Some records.
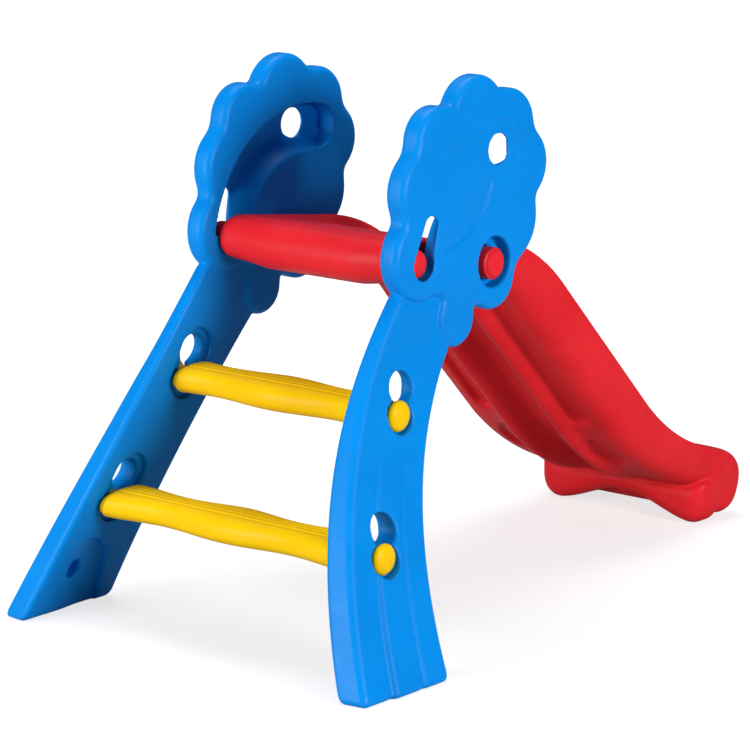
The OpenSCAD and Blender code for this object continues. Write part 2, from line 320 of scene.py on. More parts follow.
# Side panels: a scalloped crown over a leg that bows and flares outward. Lengths are in millimetres;
# places on the crown are measured from the hinge
panel = {
    "cell": 2.3,  # size of the grid that the surface is found on
    "lobes": [(-32, 192, 55), (34, 173, 50), (63, 121, 49), (32, 54, 58), (-1, -18, 42),
              (-80, -60, 37), (-147, 28, 56), (-132, 109, 57), (-111, 170, 46)],  # x, z, radius
    "core": (-45, 72, 118),
    "lobeBlend": 17,
    "crownOuter": 178.5, "crownLean": 0.01, "leanFrom": 72,  # outer face, its lean, height over the hinge
    "crownThick": 31.5, "crownEdge": 10,
    "backArc": (1102, 13.84), "frontArc": (668, 6.5), "footLong": 162,  # radius and lean at the floor
    "stance": 314, "footThick": 46.5, "legTop": 8,  # leg line stops this far under the hinge
    "slopeOut": 0.46, "slopeIn": 0.44,
    "legRelief": 4,  # the leg lies this far under the crown's faces
    "legRise": 20, "legEdge": 9, "footEdge": 10, "draft": 5,  # the inner face is wider than the outer
    "strips": (0.34, 0.68), "stripProud": (5, 6), "stripSunk": 3.5,  # where strips start across the leg
    "stripHigh": 330, "stripBlend": 0.08, "stripCrease": 1.6, "creaseWide": 0.028, "creaseTop": 0.4,
    "dip": (1.3, 1.4, 5), "dipFrom": 300, "dipOver": 60,  # the leg dips beside the crown: depth, more, width
    "hingeBore": 22, "hingeRecess": 33, "hingeRecessDeep": 22, "recessShift": (-3, 3),
    "slotTop": (15, 48), "slotRadii": (18.8, 12),
    "windowRadius": 19.6, "floorThick": 4,
    "trackHalf": 29, "trackEnd": 77, "trackClosing": 22,  # half width, end's angle, closing angle
    "lipWide": 14, "rampHigh": 30, "rampFrom": 18, "rampWide": 30,  # inner side of the track
    "pegSeat": 22,  # flat place round the rear peg
    "keyholeUp": 35, "keyholeTilt": 20, "keyRadius": 21, "seatRadius": 23, "seatDeep": 9, "neckSlot": 13,
    "pocketRadius": 30, "pocketDeep": 8,
    "archPlace": ((76, 61), (88, -20)), "archRadius": 41, "archFade": (40, 0.1, 60),
    "blindHole": (65, 61, 13), "blindDeep": 24,
    "softEdge": 4, "softHole": 5, "softSlot": 3, "softTrack": 1.2,  # fillets of the cuts
    "reliefDeep": 2.7, "reliefArc": (10, 147, 40), "reliefEdge": 2.5,  # relief on the crown's outer face
    "reliefFade": (26, 30), "reliefLevels": (-6, 24, 172, 45), "reliefThin": (0.5, 98, 14),
    "reliefLine": [(-140, -4), (-122, 15), (-98, 29), (-66, 39), (-44, 52), (-24, 71), (-13, 92), (-3, 112),
                   (22, 126)],
}
hold = {"pegGap": 148, "deckTilt": 7.4, "foldAngle": 85}  # rear peg's distance, deck's tilt, travel

deckTilt = math.radians(hold["deckTilt"])
hingePlace = np.array([hingeX, hingeZ])
rearPeg = hingePlace - hold["pegGap"] * alongWay(deckTilt)
parkedPeg = hingePlace + hold["pegGap"] * normalWay(
    math.radians(hold["deckTilt"] + hold["foldAngle"] - 90))
legTopZ = hingeZ - panel["legTop"]


def crownOut(z):  # y of the crown's outer face, less its lean times the height
    return panel["crownOuter"] - panel["crownLean"] * (z - hingeZ - panel["leanFrom"])


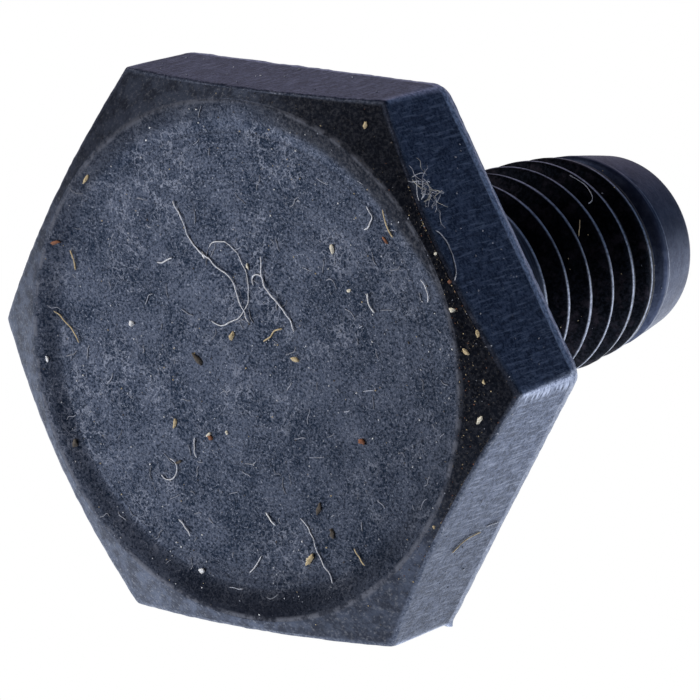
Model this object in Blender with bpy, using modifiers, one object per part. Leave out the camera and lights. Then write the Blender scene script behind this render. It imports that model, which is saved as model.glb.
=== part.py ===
"""Partly threaded hex bolt, lying along world Y on one flat of its head.

All sizes are in metres. The bolt is designed upright: its axis is local Z, the bearing face
under the head is at zero, the head is above it and the shank below. The finished object is then
laid down, with the head towards -Y, the tip towards +Y and one hex flat at the bottom.
"""

import math

import bmesh
import bpy

# Driving dimensions
ACROSS_FLATS = 0.00635
HEAD_HEIGHT = 0.00153
THREAD_DIAMETER = 0.0026
PITCH = 0.00045
LENGTH = 0.0060  # under the head
GRIP_LENGTH = 0.002595  # plain shank between the bearing face and the first of the thread

# Head: the turned cuts that round off the corners of the hexagon, and the dished top
TOP_CHAMFER_RADIUS = 0.478 * ACROSS_FLATS
TOP_CHAMFER_SLOPE = math.tan(math.radians(25))
BACK_CHAMFER_RADIUS = 0.565 * ACROSS_FLATS
BACK_CHAMFER_SLOPE = math.tan(math.radians(27))
CORNER_RADIUS = ACROSS_FLATS / math.sqrt(3)
RIM_WIDTH = 0.00006
DISH_SLOPE_WIDTH = 0.00034
DISH_DEPTH = 0.00005

# Shank: fillet under the head, and the end, which narrows in a convex curve to a small bevel
SHANK_RADIUS = THREAD_DIAMETER / 2
FILLET_RADIUS = 0.00012
TAPER_LENGTH = 0.0020
TAPER_DROP = 0.00024
TAPER_POWER = 1.7
TIP_BEVEL = 0.0001

# Thread: the 60 degree form, cut 5/8 of the full height deep, with a flat root
THREAD_DEPTH = 0.625 * PITCH * math.sqrt(3) / 2
ROOT_HALF_FLAT = PITCH / 8
FLANK_SLOPE = math.tan(math.radians(30))
THREAD_TURNS = 6.25
RUN_OUT_TURNS = 0.4
START_ANGLE = math.radians(210)
CUTTER_CLEARANCE = 0.00003

# Facets
TURNED_STEPS = 48
TAPER_STEPS = 10
FILLET_STEPS = 4

OBJECT_NAME = "hex_bolt"
TOTAL_LENGTH = HEAD_HEIGHT + LENGTH


def clear_scene():
    for obj in list(bpy.data.objects):
        bpy.data.objects.remove(obj, do_unlink=True)


def new_collection(name):
    collection = bpy.data.collections.new(name)
    bpy.context.scene.collection.children.link(collection)
    return collection


def new_object(name, bm, collection):
    mesh = bpy.data.meshes.new(name)
    bm.to_mesh(mesh)
    bm.free()
    obj = bpy.data.objects.new(name, mesh)
    collection.objects.link(obj)
    return obj


def mark_as_cutter(obj):
    obj.hide_render = True
    obj.display_type = "WIRE"


def turned_body(name, profile, collection):
    """A solid of revolution from (radius, height) points that run down its outer side."""
    bm = bmesh.new()
    points = [bm.verts.new((radius, 0, height)) for radius, height in profile]
    for above, below in zip(points, points[1:]):
        bm.edges.new((above, below))
    obj = new_object(name, bm, collection)
    screw = obj.modifiers.new("turn", "SCREW")
    screw.axis = "Z"
    screw.steps = TURNED_STEPS
    screw.render_steps = TURNED_STEPS
    screw.use_merge_vertices = True
    screw.merge_threshold = 1e-7
    mark_as_cutter(obj)
    return obj


def head_envelope(collection):
    """Chamfers both ends of the hexagon and dishes its top."""
    rim_inner = TOP_CHAMFER_RADIUS - RIM_WIDTH
    outer = CORNER_RADIUS * 1.1
    top_drop = (outer - TOP_CHAMFER_RADIUS) * TOP_CHAMFER_SLOPE
    back_rise = (outer - BACK_CHAMFER_RADIUS) * BACK_CHAMFER_SLOPE
    profile = [
        (0, HEAD_HEIGHT - DISH_DEPTH),
        (rim_inner - DISH_SLOPE_WIDTH, HEAD_HEIGHT - DISH_DEPTH),
        (rim_inner, HEAD_HEIGHT),
        (TOP_CHAMFER_RADIUS, HEAD_HEIGHT),
        (outer, HEAD_HEIGHT - top_drop),
        (outer, back_rise),
        (BACK_CHAMFER_RADIUS, 0),
        (0, 0),
    ]
    return turned_body("head_envelope", profile, collection)


def radius_at(height):
    """The shank's outer radius at a height, which is negative below the head."""
    into_taper = max(0.0, -height - (LENGTH - TAPER_LENGTH)) / TAPER_LENGTH
    return SHANK_RADIUS - TAPER_DROP * min(into_taper, 1.0) ** TAPER_POWER


def shank_body(collection):
    """The unthreaded shank, from inside the head to the tip."""
    rooted_at = HEAD_HEIGHT / 2
    profile = [(0, rooted_at), (SHANK_RADIUS + FILLET_RADIUS, rooted_at)]
    for step in range(1, FILLET_STEPS + 1):
        angle = math.radians(90) * step / FILLET_STEPS
        radius = SHANK_RADIUS + FILLET_RADIUS * (1 - math.sin(angle))
        profile.append((radius, FILLET_RADIUS * (math.cos(angle) - 1)))
    for step in range(TAPER_STEPS + 1):
        below = (TAPER_LENGTH - TIP_BEVEL) * step / TAPER_STEPS
        height = -(LENGTH - TAPER_LENGTH) - below
        profile.append((radius_at(height), height))
    profile += [(radius_at(-LENGTH) - TIP_BEVEL, -LENGTH), (0, -LENGTH)]
    return turned_body("shank_blank", profile, collection)


def groove_depth(turn):
    """Full depth along the thread, rising clear of the surface at each of its two ends."""
    end_distance = min(turn, THREAD_TURNS - turn) / RUN_OUT_TURNS
    share = min(1.0, end_distance)
    eased = share * share * (3 - 2 * share)
    return eased * THREAD_DEPTH - (1 - eased) * CUTTER_CLEARANCE / 2


def groove_section(turn):
    """Four corners of the groove's cross-section: the root below, the mouth above the surface."""
    angle = START_ANGLE - 2 * math.pi * turn
    height = -GRIP_LENGTH - PITCH * turn
    clear_of_surface = radius_at(height) + CUTTER_CLEARANCE / 2
    root_radius = min(SHANK_RADIUS - groove_depth(turn), clear_of_surface)
    corners = []
    for side in (1, -1):
        mouth = radius_at(height) + CUTTER_CLEARANCE
        half_mouth = ROOT_HALF_FLAT + (mouth - root_radius) * FLANK_SLOPE
        mouth_height = height + side * half_mouth
        mouth_radius = radius_at(mouth_height) + CUTTER_CLEARANCE
        side_corners = [(root_radius, height + side * ROOT_HALF_FLAT), (mouth_radius, mouth_height)]
        corners += side_corners if side > 0 else side_corners[::-1]
    return [(r * math.cos(angle), r * math.sin(angle), z) for r, z in corners]


def thread_groove(collection):
    """The helical cutter: one section after another along the thread, bridged and capped."""
    bm = bmesh.new()
    sections = round(THREAD_TURNS * TURNED_STEPS)
    rings = []
    for index in range(sections + 1):
        corners = groove_section(index / TURNED_STEPS)
        rings.append([bm.verts.new(corner) for corner in corners])
    for ring, following in zip(rings, rings[1:]):
        for corner in range(4):
            other = (corner + 1) % 4
            bm.faces.new((ring[corner], following[corner], following[other], ring[other]))
    bm.faces.new(rings[0])
    bm.faces.new(rings[-1][::-1])
    bmesh.ops.recalc_face_normals(bm, faces=bm.faces)
    obj = new_object("thread_groove", bm, collection)
    mark_as_cutter(obj)
    return obj


def hex_blank(collection):
    """The hexagonal bar that the head is cut from, with two of its corners on the X axis."""
    bpy.ops.mesh.primitive_cylinder_add(
        vertices=6, radius=CORNER_RADIUS, depth=HEAD_HEIGHT, location=(0, 0, 0)
    )
    blank = bpy.context.active_object
    blank.name = OBJECT_NAME
    blank.data.name = OBJECT_NAME
    for vertex in blank.data.vertices:
        x, y, z = vertex.co
        vertex.co = (y, -x, z + HEAD_HEIGHT / 2)
    for owner in list(blank.users_collection):
        owner.objects.unlink(blank)
    collection.objects.link(blank)
    return blank


def add_boolean(obj, name, operation, other):
    boolean = obj.modifiers.new(name, "BOOLEAN")
    boolean.operation = operation
    boolean.solver = "EXACT"
    boolean.object = other


def black_oxide_steel():
    material = bpy.data.materials.new("black_oxide_steel")
    material.use_nodes = True
    shader = material.node_tree.nodes["Principled BSDF"]
    shader.inputs["Base Color"].default_value = (0.045, 0.05, 0.062, 1)
    shader.inputs["Metallic"].default_value = 1.0
    shader.inputs["Roughness"].default_value = 0.42
    material.diffuse_color = (0.045, 0.05, 0.062, 1)
    return material


def lay_down(objects):
    """Turns the upright bolt onto its head's lower flat, centred on its whole length."""
    for obj in objects:
        obj.rotation_euler = (math.radians(90), 0, 0)
        obj.location = (0, HEAD_HEIGHT - TOTAL_LENGTH / 2, ACROSS_FLATS / 2)


def main():
    clear_scene()
    parts = new_collection("hex bolt")
    cutters = new_collection("cutters")
    bolt = hex_blank(parts)
    envelope = head_envelope(cutters)
    shank = shank_body(cutters)
    groove = thread_groove(cutters)
    add_boolean(bolt, "chamfers and dish", "INTERSECT", envelope)
    add_boolean(bolt, "shank", "UNION", shank)
    add_boolean(bolt, "thread", "DIFFERENCE", groove)
    bolt.data.materials.append(black_oxide_steel())
    bolt.data.shade_smooth()
    bolt.data.set_sharp_from_angle(angle=math.radians(20))
    lay_down([bolt, envelope, shank, groove])


main()
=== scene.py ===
"""Looks of the hex bolt: one finely meshed body of blackened steel, with the dirt that lies on it.

Shapes are worked out in millimetres in the bolt's own frame: its axis is Z, the bearing face under
the head is at zero, the head is above and the shank below, and two corners of the head lie on X.
placed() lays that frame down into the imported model's frame, in metres.
"""

import math
import random

import bmesh
import bpy
import numpy as np
from mathutils import Matrix, Vector, noise


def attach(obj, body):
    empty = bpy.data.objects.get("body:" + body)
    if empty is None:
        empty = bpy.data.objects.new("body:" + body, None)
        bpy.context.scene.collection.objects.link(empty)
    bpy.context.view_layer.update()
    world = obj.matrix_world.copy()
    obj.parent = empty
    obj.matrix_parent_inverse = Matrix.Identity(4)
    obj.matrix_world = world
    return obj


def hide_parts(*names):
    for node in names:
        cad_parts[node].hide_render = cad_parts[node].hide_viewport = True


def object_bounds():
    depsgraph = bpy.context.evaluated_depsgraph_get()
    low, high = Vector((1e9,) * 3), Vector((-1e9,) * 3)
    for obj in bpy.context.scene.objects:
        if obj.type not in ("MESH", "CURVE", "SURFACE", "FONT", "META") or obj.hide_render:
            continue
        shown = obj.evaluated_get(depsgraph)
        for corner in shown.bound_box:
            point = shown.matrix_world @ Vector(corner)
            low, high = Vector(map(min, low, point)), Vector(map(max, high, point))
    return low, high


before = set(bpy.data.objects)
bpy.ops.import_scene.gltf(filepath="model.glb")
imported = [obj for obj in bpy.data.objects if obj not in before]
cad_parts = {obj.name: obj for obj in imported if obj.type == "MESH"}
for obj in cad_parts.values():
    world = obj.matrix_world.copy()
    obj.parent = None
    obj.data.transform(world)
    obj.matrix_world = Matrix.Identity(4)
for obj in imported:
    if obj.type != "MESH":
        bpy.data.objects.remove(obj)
cad_low, cad_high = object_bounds()

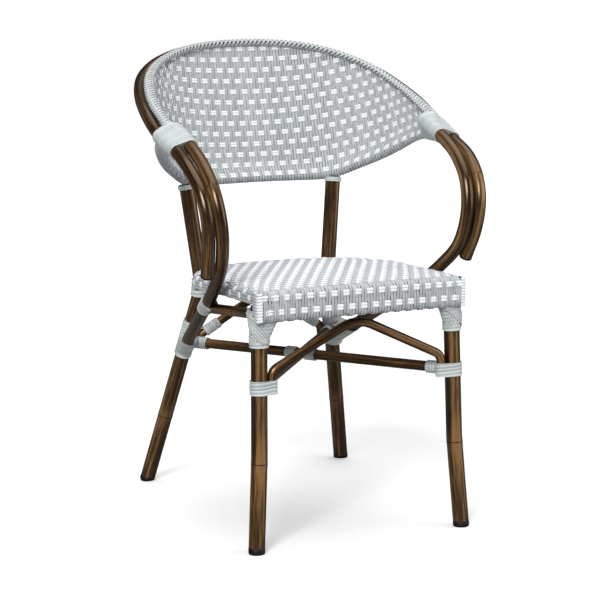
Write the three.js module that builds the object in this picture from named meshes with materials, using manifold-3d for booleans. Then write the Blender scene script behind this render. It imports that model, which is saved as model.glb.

WHAT IS BEING ASKED.
In the lines above, locate the string "Blender". Copy every line where it occurs.

ANSWER TO THE EXERCISE.
The OpenSCAD and Blender code for this object continues. Write part 2, from line 320 of scene.py on. More parts follow.
Model this object in Blender with bpy, using modifiers, one object per part. Leave out the camera and lights. Then write the Blender scene script behind this render. It imports that model, which is saved as model.glb.
Write the three.js module that builds the object in this picture from named meshes with materials, using manifold-3d for booleans. Then write the Blender scene script behind this render. It imports that model, which is saved as model.glb.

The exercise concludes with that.